══ SUPPLIED INFORMATION

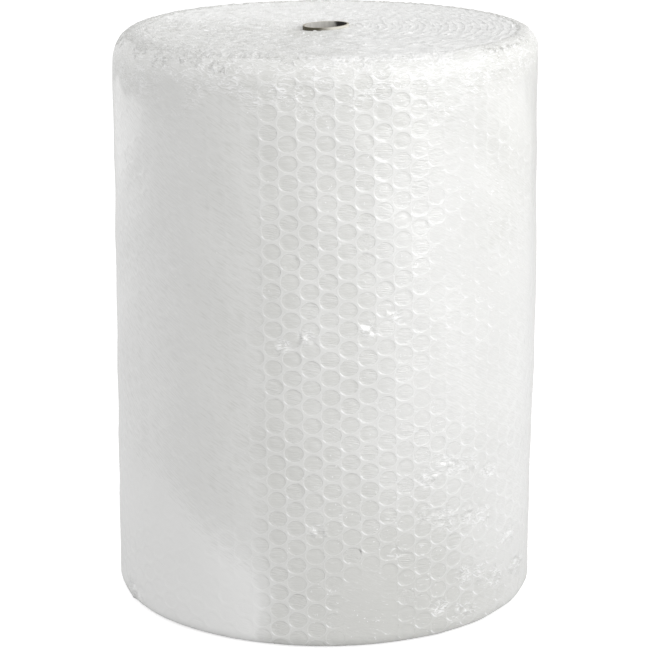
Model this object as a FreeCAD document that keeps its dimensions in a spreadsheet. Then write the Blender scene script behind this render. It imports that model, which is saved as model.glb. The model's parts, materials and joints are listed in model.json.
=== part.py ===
# A roll of air cushion film on its cardboard core, standing on one end.
# Millimetres. The origin is on the roll's axis at the floor, and +Z runs up along the core.
import FreeCAD, Part
import Sketcher

import math
import os

Vector = FreeCAD.Vector
SHOULDER_STEPS = 3  # facets from the side of the roll round to its top
SPIRAL_STEPS = 22  # straight pieces in one turn of film, as seen on the end of the roll
JOIN_GAP = 0.001  # faces whose edges lie within this are joined

# Each driving size: its name, its value, and what it measures.
SIZES = [
    ("film_width", 600, "width of the film, which is the roll's height as it stands"),
    ("roll_diameter", 440, "over the outermost turn"),
    ("core_diameter", 48, "outside of the cardboard tube, which the first turn lies on"),
    ("core_wall", 2.5, "wall of the cardboard tube"),
    ("core_stand_out", 2, "how far the tube stands out above the film's highest edges"),
    ("turn_pitch", 8, "thickness of one turn of film, with its bubbles"),
    ("bubble_pitch_round", 18.7, "from one column of bubbles to the next, round the roll"),
    ("bubble_pitch_up", 19.3, "from one bubble to the next in its column"),
    ("bubble_relief", 1.2, "how far the film dips between bubbles"),
    ("shoulder_radius", 26, "how round the film's upper edges have been pressed, at the front and back"),
    ("shoulder_change", 6, "how much rounder that is on the left, at -X, and how much less on the right"),
    ("foot_radius", 12, "the same at the lower edge"),
    ("turn_relief", 4, "depth of the gap between two turns at the top of the roll"),
]


def make_size_sheet(doc):
    """The driving sizes, one on each row: name, value and meaning."""
    sheet = doc.addObject("Spreadsheet::Sheet", "Sizes")
    for row, (name, value, meaning) in enumerate(SIZES, start=1):
        sheet.set(f"A{row}", name)
        sheet.set(f"B{row}", str(value))
        sheet.set(f"C{row}", meaning)
        sheet.setAlias(f"B{row}", name)
    doc.recompute()
    return sheet


def add_round_line(sketch, name, radius_expression):
    """A circle about the sketch's own origin, with a named radius."""
    start_radius = 10
    sketch_origin = (-1, 1)
    circle = sketch.addGeometry(Part.Circle(Vector(0, 0, 0), Vector(0, 0, 1), start_radius), False)
    centre = (circle, 3)
    sketch.addConstraint(Sketcher.Constraint("Coincident", *centre, *sketch_origin))
    radius = sketch.addConstraint(Sketcher.Constraint("Radius", circle, start_radius))
    sketch.renameConstraint(radius, name)
    sketch.setExpression(f"Constraints.{name}", radius_expression)


def build_core_tube(doc):
    """The wound cardboard tube that the film is rolled on, cut square at both ends."""
    body = doc.addObject("PartDesign::Body", "CoreTube")
    body.Label = "core_tube"
    floor = next(f for f in body.Origin.OriginFeatures if f.Role == "XY_Plane")
    ring = body.newObject("Sketcher::SketchObject", "CoreRing")
    ring.AttachmentSupport = [(floor, "")]
    ring.MapMode = "FlatFace"
    add_round_line(ring, "outside", "Sizes.core_diameter / 2")
    add_round_line(ring, "inside", "Sizes.core_diameter / 2 - Sizes.core_wall")
    wall = body.newObject("PartDesign::Pad", "CoreWall")
    wall.Profile = ring
    wall.setExpression("Length", "Sizes.film_width + Sizes.core_stand_out")
    return body


def round_point(radius, angle, height):
    """A point at a radius and angle about the roll's axis."""
    return Vector(radius * math.cos(angle), radius * math.sin(angle), height)


def shoulder_at(size, angle):
    """How round the upper edge is at an angle about the axis."""
    return size.shoulder_radius - size.shoulder_change * math.cos(angle)


def column_count(size):
    """Columns of bubbles round the roll: an even number, because neighbours are staggered."""
    return 2 * round(math.pi * size.roll_diameter / size.bubble_pitch_round / 2)


def column_angles(size):
    columns = column_count(size)
    return [2 * math.pi * i / columns for i in range(columns)]


def plain_ring(size, radius, height):
    """One point on each column of bubbles, all at one radius."""
    return [round_point(radius, angle, height) for angle in column_angles(size)]


def bubble_rings(size):
    """The side of the roll: each point is a bubble's crown or a dip, by turns up and round."""
    low = size.foot_radius
    rows = round((size.film_width - size.shoulder_radius - low) / (size.bubble_pitch_up / 2))
    crown = size.roll_diameter / 2
    rings = []
    for row in range(rows + 1):
        ring = []
        for column, angle in enumerate(column_angles(size)):
            high = size.film_width - shoulder_at(size, angle)
            height = low + (high - low) * row / rows
            dip = size.bubble_relief * ((row + column) % 2)
            ring.append(round_point(crown - dip, angle, height))
        rings.append(ring)
    return rings


def shoulder_rings(size):
    """The rounded upper edge, then the drop into the gap inside the outermost turn."""
    rings = []
    for step in range(1, SHOULDER_STEPS + 1):
        bend = math.pi / 2 * step / SHOULDER_STEPS
        ring = []
        for angle in column_angles(size):
            radius = shoulder_at(size, angle)
            out = size.roll_diameter / 2 - radius * (1 - math.cos(bend))
            height = size.film_width - radius * (1 - math.sin(bend))
            ring.append(round_point(out, angle, height))
        rings.append(ring)
    rings.append(plain_ring(size, gap_edge_radius(size), gap_height(size)))
    return rings


def gap_height(size):
    """Height of the gaps between turns at the top of the roll."""
    return size.film_width - size.turn_relief


def gap_edge_radius(size):
    """Inner edge of the outermost turn's crown, at the top of the roll."""
    widest_shoulder = size.shoulder_radius + size.shoulder_change
    return size.roll_diameter / 2 - widest_shoulder - size.turn_pitch / 2


def side_facets(columns, ring_count):
    """Triangles between rings: each bubble is a low pyramid whose corners are the dips round it."""
    facets = []
    for ring in range(ring_count - 1):
        for column in range(columns):
            low_here = ring * columns + column
            low_next = ring * columns + (column + 1) % columns
            high_here = low_here + columns
            high_next = low_next + columns
            if (ring + column) % 2:
                facets.append((low_here, low_next, high_here))
                facets.append((low_next, high_next, high_here))
            else:
                facets.append((low_here, low_next, high_next))
                facets.append((low_here, high_next, high_here))
    return facets


class EndSpiral:
    """The turns of film as seen on the end: a ridge that winds outward, with a gap beside it."""

    def __init__(self, size):
        inner_gap = size.core_diameter / 2 + size.turn_pitch / 2
        span = gap_edge_radius(size) - size.turn_pitch / 2 - inner_gap
        self.turns = int(span / size.turn_pitch)
        pitch = span / (self.turns + 1)
        last = SPIRAL_STEPS * self.turns
        self.gaps = []
        for step in range(last + SPIRAL_STEPS + 1):
            radius = inner_gap + pitch * step / SPIRAL_STEPS
            self.gaps.append(round_point(radius, 2 * math.pi * step / SPIRAL_STEPS, gap_height(size)))
        self.ridges = []
        for step in range(last + 1):
            radius = inner_gap + pitch * (step / SPIRAL_STEPS + 0.5)
            at_an_end = step in (0, last)
            height = gap_height(size) if at_an_end else size.film_width
            self.ridges.append(round_point(radius, 2 * math.pi * step / SPIRAL_STEPS, height))

    def points(self):
        return self.gaps + self.ridges

    def facets(self):
        """Both slopes of the ridge, two triangles to each straight piece."""
        first_ridge = len(self.gaps)
        facets = []
        for step in range(len(self.ridges) - 1):
            ridge = first_ridge + step
            for gap, next_gap in ((step, step + 1), (step + SPIRAL_STEPS, step + SPIRAL_STEPS + 1)):
                facets.append((gap, ridge, ridge + 1))
                facets.append((gap, ridge + 1, next_gap))
        return facets

    def inner_edge(self):
        """Round the first gap, and back along the ridge's start."""
        return self.gaps[: SPIRAL_STEPS + 1] + [self.ridges[0]]

    def outer_edge(self):
        """Round the last gap, and back along the ridge's end."""
        return self.gaps[-SPIRAL_STEPS - 1 :] + [self.ridges[-1]]


def closed_wire(points):
    return Part.makePolygon(points + [points[0]])


def flat_ring(outside, inside):
    """The flat face between two closed wires."""
    return Part.makeFace([outside, inside], "Part::FaceMakerBullseye")


def faceted(points, facets):
    """A skin of triangles that share their edges."""
    skin = Part.Shape()
    skin.makeShapeFromMesh((points, facets), JOIN_GAP)
    return skin


def build_film_roll(doc, size):
    """All the turns of film as one solid: bubbles round the side, turns on the top, a bore for the core."""
    rings = [plain_ring(size, size.roll_diameter / 2 - size.foot_radius, 0)]
    rings += bubble_rings(size)
    rings += shoulder_rings(size)
    side_points = [point for ring in rings for point in ring]
    side = faceted(side_points, side_facets(column_count(size), len(rings)))

    spiral = EndSpiral(size)
    turns = faceted(spiral.points(), spiral.facets())

    bore_radius = size.core_diameter / 2
    top = gap_height(size)
    bore = Part.makeCylinder(bore_radius, top)
    bore_wall = next(face for face in bore.Faces if isinstance(face.Surface, Part.Cylinder))
    bore_bottom = Part.Wire(Part.makeCircle(bore_radius))
    bore_top = Part.Wire(Part.makeCircle(bore_radius, Vector(0, 0, top)))
    foot = flat_ring(closed_wire(rings[0]), bore_bottom)
    inner_land = flat_ring(closed_wire(spiral.inner_edge()), bore_top)
    outer_land = flat_ring(closed_wire(rings[-1]), closed_wire(spiral.outer_edge()))

    skin = Part.makeCompound(side.Faces + turns.Faces + [bore_wall, foot, inner_land, outer_land])
    skin.sewShape(JOIN_GAP)
    solid = Part.Solid(skin.Shells[0])
    if solid.Volume < 0:
        solid.reverse()
    feature = doc.addObject("Part::Feature", "FilmRoll")
    feature.Label = "film_roll"
    feature.Shape = solid
    feature.Placement = FreeCAD.Placement()
    return feature


def check_document(doc, pieces):
    """Stops before anything is written if an object failed or a piece isn't one good solid."""
    for item in doc.Objects:
        if "Invalid" in item.State or "Error" in item.State:
            raise RuntimeError(f"{item.Label} failed: {item.State}")
    for piece in pieces:
        shape = piece.Shape
        if shape.isNull() or not shape.isValid() or len(shape.Solids) != 1:
            raise RuntimeError(f"{piece.Label} is not one valid solid")


def main():
    doc = FreeCAD.newDocument("FilmRoll")
    size = make_size_sheet(doc)
    pieces = [build_core_tube(doc), build_film_roll(doc, size)]
    doc.recompute()
    check_document(doc, pieces)
    os.makedirs("parts", exist_ok=True)
    for piece in pieces:
        piece.Shape.exportStep(f"parts/{piece.Label}.step")


main()
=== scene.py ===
import json
import math

import bpy
import numpy as np
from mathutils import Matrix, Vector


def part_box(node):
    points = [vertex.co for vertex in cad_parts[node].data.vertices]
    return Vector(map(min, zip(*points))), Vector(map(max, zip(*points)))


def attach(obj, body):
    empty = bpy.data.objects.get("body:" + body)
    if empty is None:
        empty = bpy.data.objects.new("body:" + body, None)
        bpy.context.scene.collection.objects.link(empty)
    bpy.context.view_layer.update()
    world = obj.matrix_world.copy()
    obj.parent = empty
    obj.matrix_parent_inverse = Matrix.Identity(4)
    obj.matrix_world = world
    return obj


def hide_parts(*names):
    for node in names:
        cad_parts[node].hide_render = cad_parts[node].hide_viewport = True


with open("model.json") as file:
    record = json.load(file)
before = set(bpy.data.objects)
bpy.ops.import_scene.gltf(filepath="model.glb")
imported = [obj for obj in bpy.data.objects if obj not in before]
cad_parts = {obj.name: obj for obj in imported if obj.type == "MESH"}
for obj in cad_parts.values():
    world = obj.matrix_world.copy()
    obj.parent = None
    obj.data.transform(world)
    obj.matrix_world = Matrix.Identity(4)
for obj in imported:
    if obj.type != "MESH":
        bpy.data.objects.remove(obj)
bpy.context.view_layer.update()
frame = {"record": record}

MM = 0.001
TURN = 2 * math.pi
FRONT = -math.pi / 2

# Sizes of the roll and its tube, from the frame.
film_low, film_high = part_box("film_roll")
core_low, core_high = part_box("core_tube")
ROLL_RADIUS = (film_high.x - film_low.x) / 2
FILM_TOP = film_high.z
CORE_RADIUS = (core_high.x - core_low.x) / 2
CORE_TOP = core_high.z
BORE_RADIUS = frame["record"]["mounts"][0]["dims"]["r_mm"] * MM

# The bubbles: staggered columns that lean by about a degree. Their half sizes are round the roll and up it.
COLUMNS = 74
COLUMN_PITCH = TURN * ROLL_RADIUS / COLUMNS
ROW_PITCH = 19.5 * MM
BUBBLE_HALF = np.array([9.7, 8.55]) * MM
ROW_START = -0.7 * MM
COLUMN_LEAN = 0.0197
LEAN_START = 517 * MM

# The roll's rounded edges. The upper edge is rounder on the left, which is at 180 degrees.
FOOT_RADIUS = 12 * MM
SHOULDER_RADIUS = 26 * MM
SHOULDER_CHANGE = 6 * MM

# The flat margin over the upper edge: how far round the edge the bubbles end, and how much the two overlap.
BUBBLES_END = 30 * MM
MARGIN_OVERLAP = 24 * MM

# The roll is out of round: how full each side is, and where it is fullest, over what half height.
LEFT_FULLNESS = 0.8 * MM
LEFT_BULGE = 1.4 * MM
LEFT_BULGE_PLACE = (80 * MM, 420 * MM)
RIGHT_HOLLOW = 0.7 * MM
RIGHT_BULGE = 2.6 * MM
RIGHT_BULGE_PLACE = (320 * MM, 230 * MM)

# The turns on the upper end of the roll.
TURN_PITCH = 8 * MM
TURN_STEPS = 480
TURNS_OUT = ROLL_RADIUS - 9 * MM
TURN_RELIEF = 0.3 * MM
TURN_WANDER = 0.45 * MM

# The camera, worked out from the outline and the bubbles in the photograph.
CAMERA_PLACE = (-0.8 * MM, -2.646, 0.988)
CAMERA_PITCH = 0.2612
CAMERA_LENS = 142.5
SENSOR = 36


def waves(points, wavelength, seed, count=12):
    """Smooth random numbers about zero, from plane waves in random directions."""
    shortest, longest = 0.7, 1.4
    rng = np.random.default_rng(seed)
    total = np.zeros(len(points))
    for _ in range(count):
        direction = rng.normal(size=points.shape[1])
        direction /= np.linalg.norm(direction)
        length = wavelength * rng.uniform(shortest, longest)
        total += np.cos(points @ direction * TURN / length + rng.uniform(0, TURN))
    return total / math.sqrt(count / 2)


def smooth_step(low, high, x):
    t = np.clip((x - low) / (high - low), 0, 1)
    return t * t * (3 - 2 * t)


def window(x, start, full, thin, gone):
    """One between full and thin, and nothing before start and after gone."""
    return smooth_step(start, full, x) * (1 - smooth_step(thin, gone, x))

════

▶ SET PROBLEM
Only the lines from the beginning of the material above through the line with "JOIN_GAP = 0.001" are wanted; extract them exactly.

▶ ANSWER BELOW
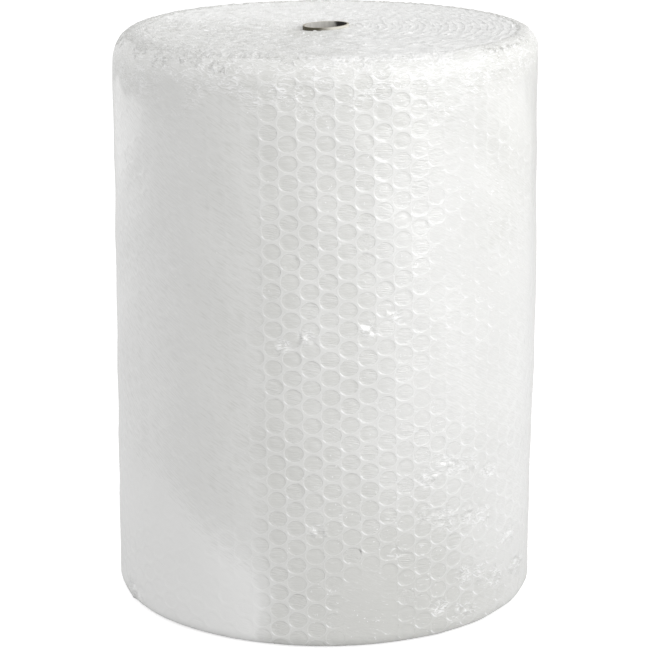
Model this object as a FreeCAD document that keeps its dimensions in a spreadsheet. Then write the Blender scene script behind this render. It imports that model, which is saved as model.glb. The model's parts, materials and joints are listed in model.json.
=== part.py ===
# A roll of air cushion film on its cardboard core, standing on one end.
# Millimetres. The origin is on the roll's axis at the floor, and +Z runs up along the core.
import FreeCAD, Part
import Sketcher

import math
import os

Vector = FreeCAD.Vector
SHOULDER_STEPS = 3  # facets from the side of the roll round to its top
SPIRAL_STEPS = 22  # straight pieces in one turn of film, as seen on the end of the roll
JOIN_GAP = 0.001  # faces whose edges lie within this are joined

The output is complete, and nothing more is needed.